↓↓↓

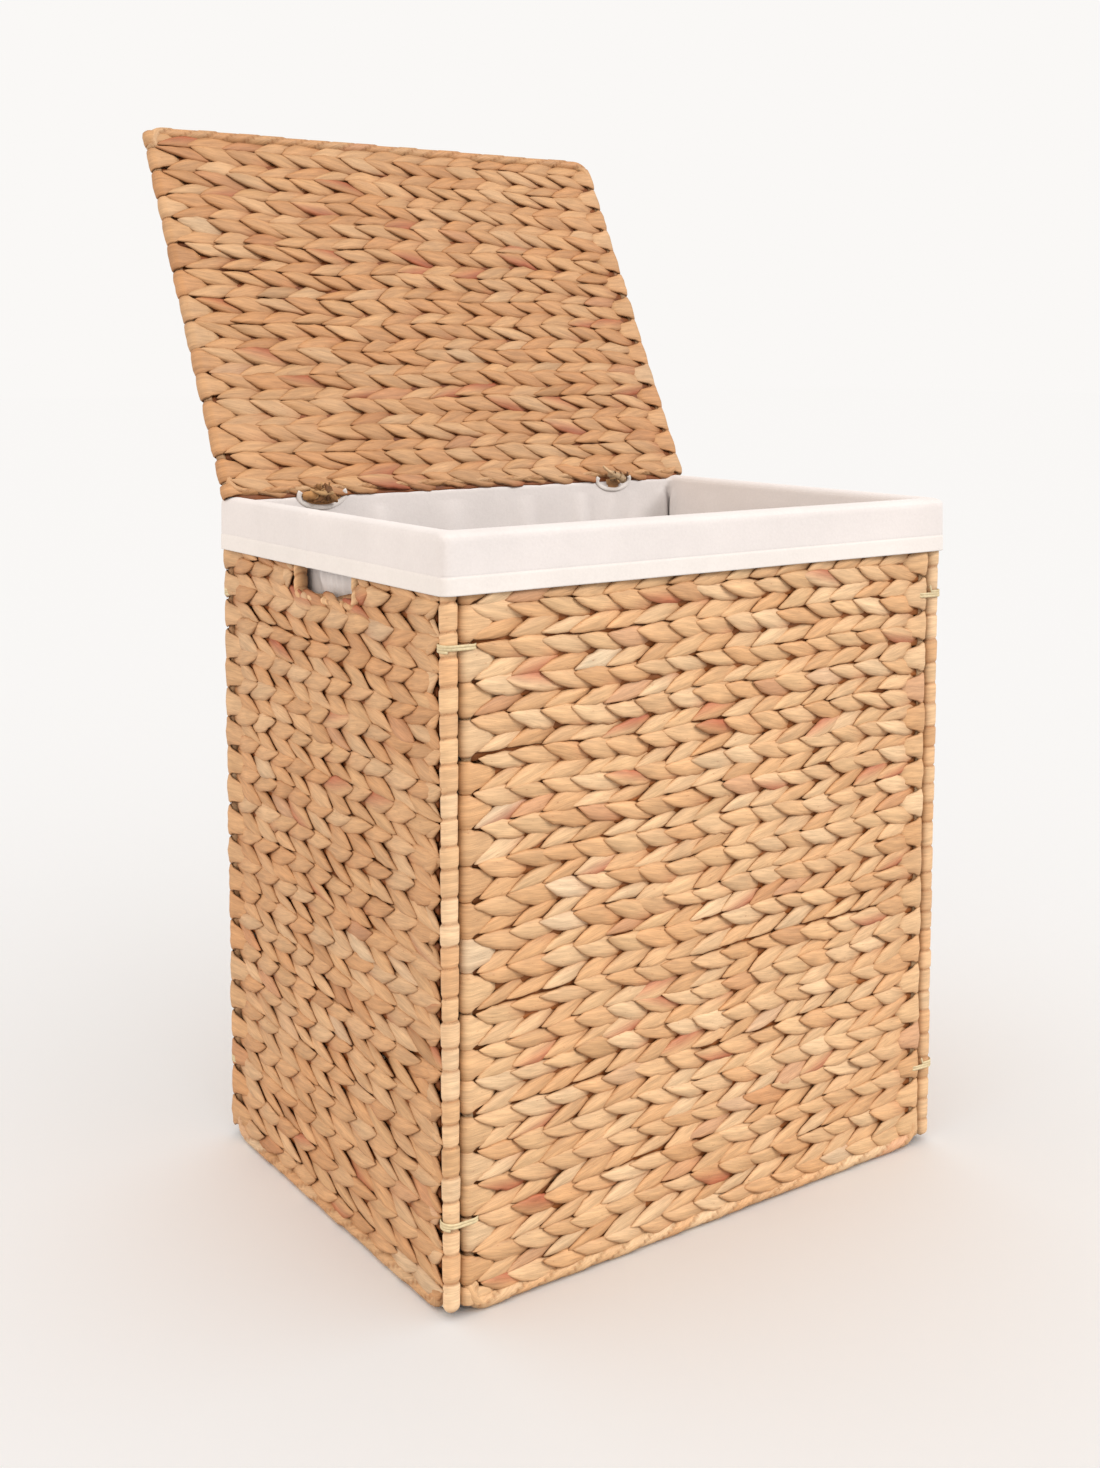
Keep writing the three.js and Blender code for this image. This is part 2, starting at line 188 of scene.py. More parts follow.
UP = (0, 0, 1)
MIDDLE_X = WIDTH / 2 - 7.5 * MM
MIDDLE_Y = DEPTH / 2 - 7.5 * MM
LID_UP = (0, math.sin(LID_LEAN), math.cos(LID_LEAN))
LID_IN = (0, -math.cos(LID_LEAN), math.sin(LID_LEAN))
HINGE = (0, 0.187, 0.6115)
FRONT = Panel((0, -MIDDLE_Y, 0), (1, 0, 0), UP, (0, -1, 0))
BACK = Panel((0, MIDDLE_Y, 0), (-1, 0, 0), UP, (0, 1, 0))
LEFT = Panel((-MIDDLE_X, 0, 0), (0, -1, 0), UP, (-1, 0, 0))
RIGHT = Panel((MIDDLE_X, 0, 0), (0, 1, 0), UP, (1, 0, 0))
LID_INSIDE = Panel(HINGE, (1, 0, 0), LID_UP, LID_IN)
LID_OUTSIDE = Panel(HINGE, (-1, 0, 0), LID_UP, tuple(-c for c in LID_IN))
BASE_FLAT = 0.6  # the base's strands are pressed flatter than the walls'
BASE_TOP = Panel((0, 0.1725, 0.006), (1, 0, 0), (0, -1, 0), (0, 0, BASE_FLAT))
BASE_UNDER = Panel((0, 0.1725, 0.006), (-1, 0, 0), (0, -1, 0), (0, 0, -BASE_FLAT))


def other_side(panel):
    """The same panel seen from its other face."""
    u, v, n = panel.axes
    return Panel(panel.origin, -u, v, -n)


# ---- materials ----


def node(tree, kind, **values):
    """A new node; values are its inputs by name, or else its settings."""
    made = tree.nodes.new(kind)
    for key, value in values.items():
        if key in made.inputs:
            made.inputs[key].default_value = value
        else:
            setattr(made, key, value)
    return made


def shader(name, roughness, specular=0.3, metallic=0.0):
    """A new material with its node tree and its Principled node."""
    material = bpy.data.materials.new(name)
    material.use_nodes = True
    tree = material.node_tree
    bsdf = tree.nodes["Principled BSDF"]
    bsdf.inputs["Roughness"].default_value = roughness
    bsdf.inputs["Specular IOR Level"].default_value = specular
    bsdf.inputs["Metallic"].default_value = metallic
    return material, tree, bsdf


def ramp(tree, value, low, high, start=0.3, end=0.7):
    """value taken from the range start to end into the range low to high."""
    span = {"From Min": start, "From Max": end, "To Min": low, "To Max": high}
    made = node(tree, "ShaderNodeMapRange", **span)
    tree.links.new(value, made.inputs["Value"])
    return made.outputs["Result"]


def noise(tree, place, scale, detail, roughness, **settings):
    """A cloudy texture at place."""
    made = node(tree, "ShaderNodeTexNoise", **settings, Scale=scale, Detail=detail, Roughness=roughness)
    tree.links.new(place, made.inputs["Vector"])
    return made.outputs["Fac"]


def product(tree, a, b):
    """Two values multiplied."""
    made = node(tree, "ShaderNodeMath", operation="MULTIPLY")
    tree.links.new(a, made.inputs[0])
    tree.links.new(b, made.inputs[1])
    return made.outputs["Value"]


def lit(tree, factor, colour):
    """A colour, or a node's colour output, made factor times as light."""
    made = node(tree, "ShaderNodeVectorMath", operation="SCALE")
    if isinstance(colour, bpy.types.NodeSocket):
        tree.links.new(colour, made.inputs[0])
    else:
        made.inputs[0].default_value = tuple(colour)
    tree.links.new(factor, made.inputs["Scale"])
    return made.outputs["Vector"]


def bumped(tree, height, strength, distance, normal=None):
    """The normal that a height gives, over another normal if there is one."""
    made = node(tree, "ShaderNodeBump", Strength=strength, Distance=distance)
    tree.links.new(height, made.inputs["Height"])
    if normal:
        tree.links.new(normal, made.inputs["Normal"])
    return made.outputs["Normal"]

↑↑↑

→ What the task requires
Print from the first line through the line that contains "# ---- materials", please, including both, and leave out every line outside that stretch.

→ Final answer
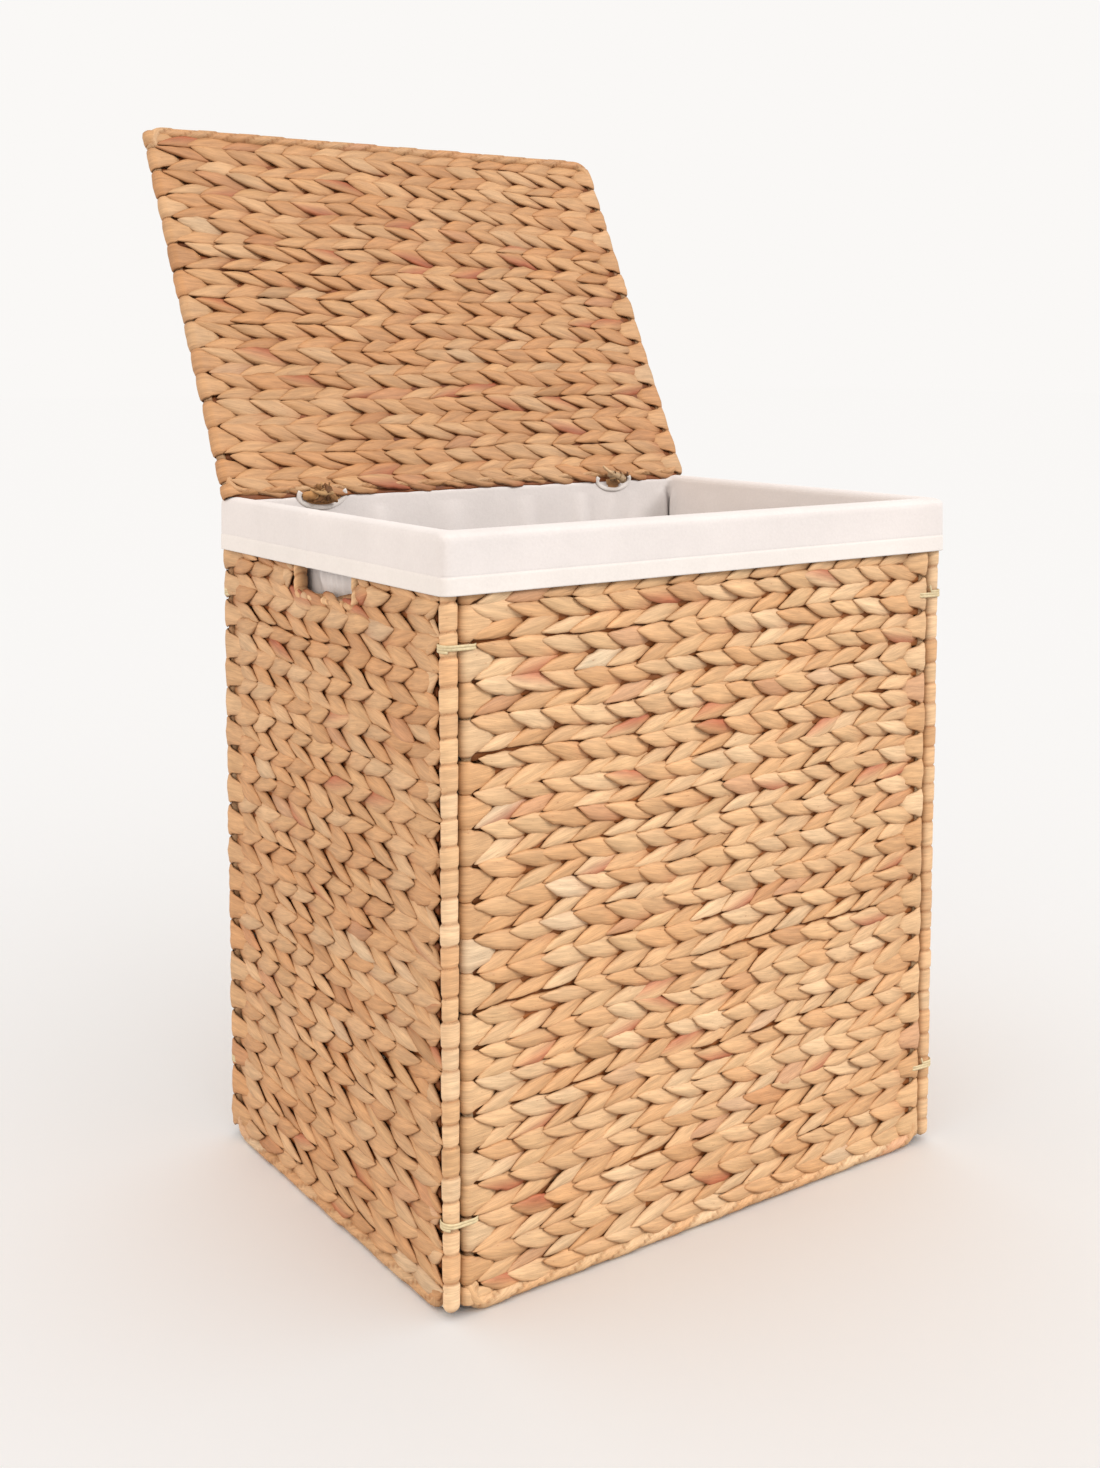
Keep writing the three.js and Blender code for this image. This is part 2, starting at line 188 of scene.py. More parts follow.
UP = (0, 0, 1)
MIDDLE_X = WIDTH / 2 - 7.5 * MM
MIDDLE_Y = DEPTH / 2 - 7.5 * MM
LID_UP = (0, math.sin(LID_LEAN), math.cos(LID_LEAN))
LID_IN = (0, -math.cos(LID_LEAN), math.sin(LID_LEAN))
HINGE = (0, 0.187, 0.6115)
FRONT = Panel((0, -MIDDLE_Y, 0), (1, 0, 0), UP, (0, -1, 0))
BACK = Panel((0, MIDDLE_Y, 0), (-1, 0, 0), UP, (0, 1, 0))
LEFT = Panel((-MIDDLE_X, 0, 0), (0, -1, 0), UP, (-1, 0, 0))
RIGHT = Panel((MIDDLE_X, 0, 0), (0, 1, 0), UP, (1, 0, 0))
LID_INSIDE = Panel(HINGE, (1, 0, 0), LID_UP, LID_IN)
LID_OUTSIDE = Panel(HINGE, (-1, 0, 0), LID_UP, tuple(-c for c in LID_IN))
BASE_FLAT = 0.6  # the base's strands are pressed flatter than the walls'
BASE_TOP = Panel((0, 0.1725, 0.006), (1, 0, 0), (0, -1, 0), (0, 0, BASE_FLAT))
BASE_UNDER = Panel((0, 0.1725, 0.006), (-1, 0, 0), (0, -1, 0), (0, 0, -BASE_FLAT))


def other_side(panel):
    """The same panel seen from its other face."""
    u, v, n = panel.axes
    return Panel(panel.origin, -u, v, -n)


# ---- materials ----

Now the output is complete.